Bits and Brews 026: Kane Morning Bell & Journey to Silius
Welcome welcome welcome once again to your monthly pairing of craft beer and video games. This month, as the last few weeks of summertime fade away and we get ready for the 31 Days of Halloween push here at Geekade, I struggled a bit to decide which Jersey beer I wanted to highlight. See, October and November are already planned. Not written (who has that much time?), but planned out and set in stone. December will end up being one of the seasonal beers that dominate the market at the end of the year. So that left September. And I knew what beer I wanted to write about, Morning Bell from Kane, but I couldn’t quite nail down the game. Pairing something with Morning Bell could go down a number of different roads but I think, once I decided on Journey to Silius, it made a ton of sense. (for reasons we will get to later) Make sure to follow me on twitter and instagram, @geekadedan, and let me know what you think. So without further ado, let’s get to it and jump down the rabbit hole.
Morning Bell is released every now and again from Kane Brewing in Ocean, New Jersey. Kane opened in August of 2011 and has been consistently churning out some of the best beer in the state. This beer is an Imperial Milk Porter, so a big porter brewed with lactose for sweetness and body, with a ton of coffee from local coffee roasters Rook Coffee, also in Ocean. And that’s what hits you with this beer. It is without question, the MOST coffee beer I’ve ever had. The aroma is just straight up coffee. Really, really fucking good coffee. It’s one of the few times with a beer that I’ve stopped to just smell it. I got this beer on tap, at a Mexican restaurant, with my family, and had to be snapped back to reality by my kids knocking over a ton of shit on the table because one, it’s a restaurant and for some reason every restaurant in New Jersey (everywhere?) has a ton of shit on the table, and two, well, they’re kids and they have a tendency to wreck things. I was just sitting, smelling this beer, lost to the world and everything around me, that’s how intense the coffee is. The rest of the beer does not disappoint. It is way more full than a Porter usually is thanks to the lactose, has a good amount of chocolate in the sip, and it hits a nice balance underneath all of that coffee. It’s a beer I wish was more readily available and one that just knocks it out of the park in a big bad way.

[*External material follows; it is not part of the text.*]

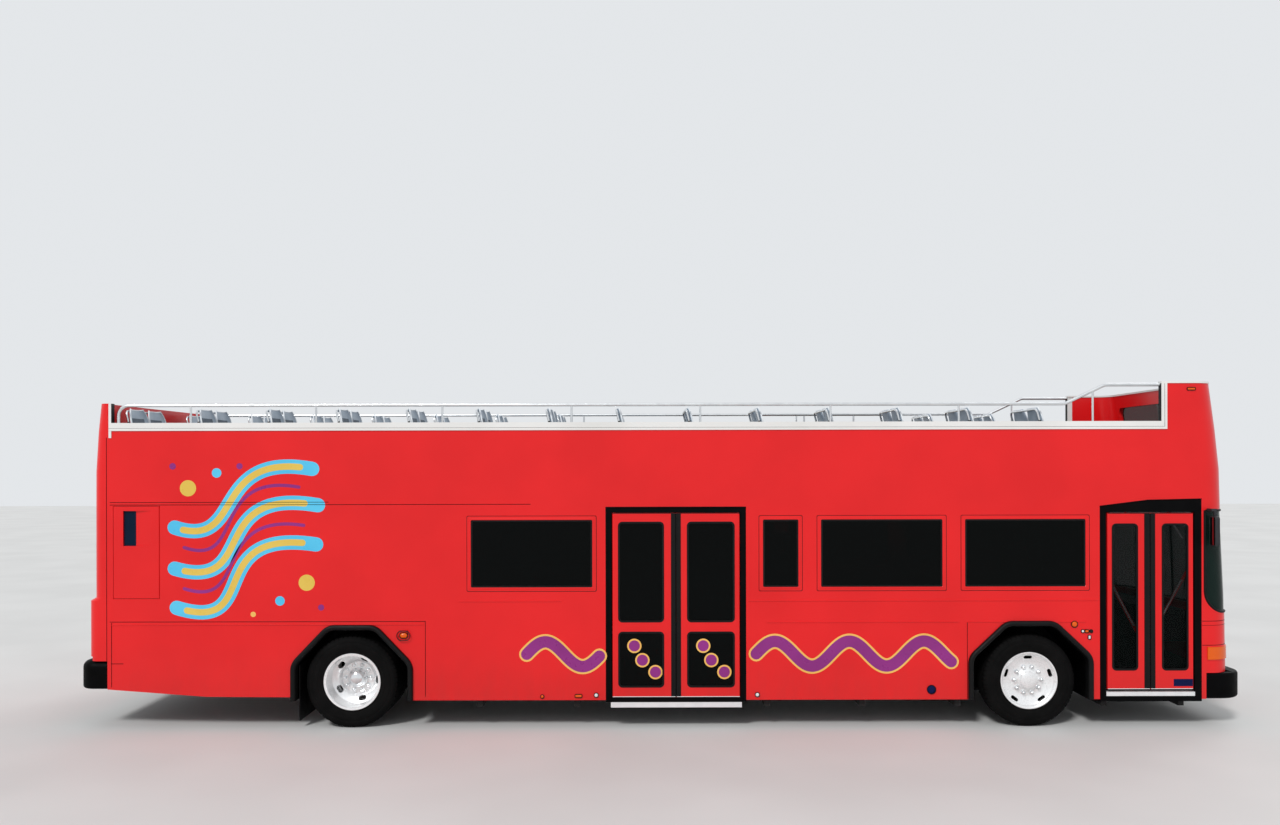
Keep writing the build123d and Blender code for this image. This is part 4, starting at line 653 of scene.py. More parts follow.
# Rain rails over the doors, seals on the cut ends of the upper walls, the lining of the deck walls, the
# scoop's blue panel, the patch on the front leaf and the plate behind its sill

trimSet = {
    "rainRadius": 0.005, "rainY": -1.298,
    "rain": [[(-0.594, 2.312), (0.876, 2.312)], [(4.575, 2.314), (5.075, 2.376), (5.64, 2.388)]],
    # x, first and last distance from the middle, bottom and top
    "ends": [((-5.759, -5.7572), (1.229, 1.2995), (3.2045, 3.406)),
             ((5.2192, 5.221), (1.237, 1.2995), (3.2045, 3.5985))],
    "scoop": {"x": (-5.653, -5.513), "z": (1.908, 2.281), "y": (-1.2745, -1.2715)},
    "patch": {"x": (5.346, 5.5475), "z": (0.43, 0.505)},
    "sillPlate": {"x": (4.64, 5.565), "y": (-1.262, -1.2595), "z": (0.374, 0.395)},
    "lining": {"y": (1.229, 1.2345), "x": (-5.74, 5.2), "z": (2.362, 3.118)}}


def makeSmallTrim():
    t = trimSet
    rain = bmesh.new()
    for line in t["rain"]:
        addTube(rain, [(x, t["rainY"], z) for x, z in line], t["rainRadius"], 8)
    newPiece("rain_rails", rain, "frame_black", "bus", 50)
    ends, lining = bmesh.new(), bmesh.new()
    for side in (-1, 1):
        for x, y, z in t["ends"]:
            addBox(ends, x, sorted(side * v for v in y), z)
        k = t["lining"]
        addBox(lining, k["x"], sorted(side * v for v in k["y"]), k["z"])
    newPiece("wall_end_seals", ends, "rubber_black", "bus")
    newPiece("deck_linings", lining, "deck_lining", "bus")
    s = t["scoop"]
    panel = bmesh.new()
    addPlate(panel, roundedLoop(*s["x"], *s["z"], 0.012, 4), s["y"][1], s["y"][0])
    newPiece("scoop_panel", panel, "scoop_blue", "access_hatch")
    patch = bmesh.new()
    addStrip(patch, roundedLoop(*t["patch"]["x"], *t["patch"]["z"], 0.004, 3), -bodyHalf, -1, 0.0008)
    newPiece("front_leaf_patch", patch, "patch_blue", "front_leaf_fore")
    p = t["sillPlate"]
    plate = bmesh.new()
    addBox(plate, p["x"], p["y"], p["z"], 0.0008, 1)
    newPiece("front_sill_plate", plate, "frame_black", "bus")


# Grab rails across the inside of the front door leaves

leafRailSet = {
    "radius": 0.009, "bend": 0.015, "y": -1.24, "leafInner": -1.259,
    # body and the ends of each rail as x, z
    "rails": [("front_leaf_aft", (4.74, 1.46), (4.95, 1.06)), ("front_leaf_fore", (5.45, 1.53), (5.225, 1.1)),
              ("front_leaf_fore", (5.37, 2.13), (5.46, 1.98))]}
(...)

Released in 1990 for the NES, Journey to Silius, known as Rough World in Japan, is a game that was originally developed and based on The Terminator, but the licensing fell through. So, after changing a bunch of assets, and leaving a final boss that looks suspiciously like a Terminator, Sunsoft released Journey to Silius into the wild. Sunsoft, one of the most criminally underrated developers of the NES era, did much more with this title than release a Contra clone as some have claimed. What they did with JTS was take the run right, shoot shit genre, and add depth and detail. It’s a short game, five stages, but one that will make you stop a few times just to appreciate what is going on. Sometimes it’s the graphics that make you stop and admire the depth Sunsoft put in. Sometimes it’s the music that is unlike any other game on the NES. Sometimes, it’s the way the character moves left to right that looks so smooth and different from any other title of that era. Maybe it’s the bigger than fuck bosses that fill the screen. There are so many moments in this game that push the limits of what the NES should have been capable of. So many little things that make you stop and almost take you out of the game. It’s hard but never too hard, like most NES titles. If you’ve never played Journey to Silius you owe it to yourself to track down a copy.
So, why these two together? The simple answer is their ability to make you stop in your tracks and ignore everything else going on around you. Sure, there are lots of games or beers where you might think, “damn, this is good.” But the ones that make you totally stop, really properly stop, are few and far between. Both of these do just that. And what makes them even more impressive is that they are simple in their execution. They take what has been done before and just do it to a whole other level. If you can grab a bottle of Morning Bell, sit down with it and Journey to Silius, just make sure you have some time on your hands.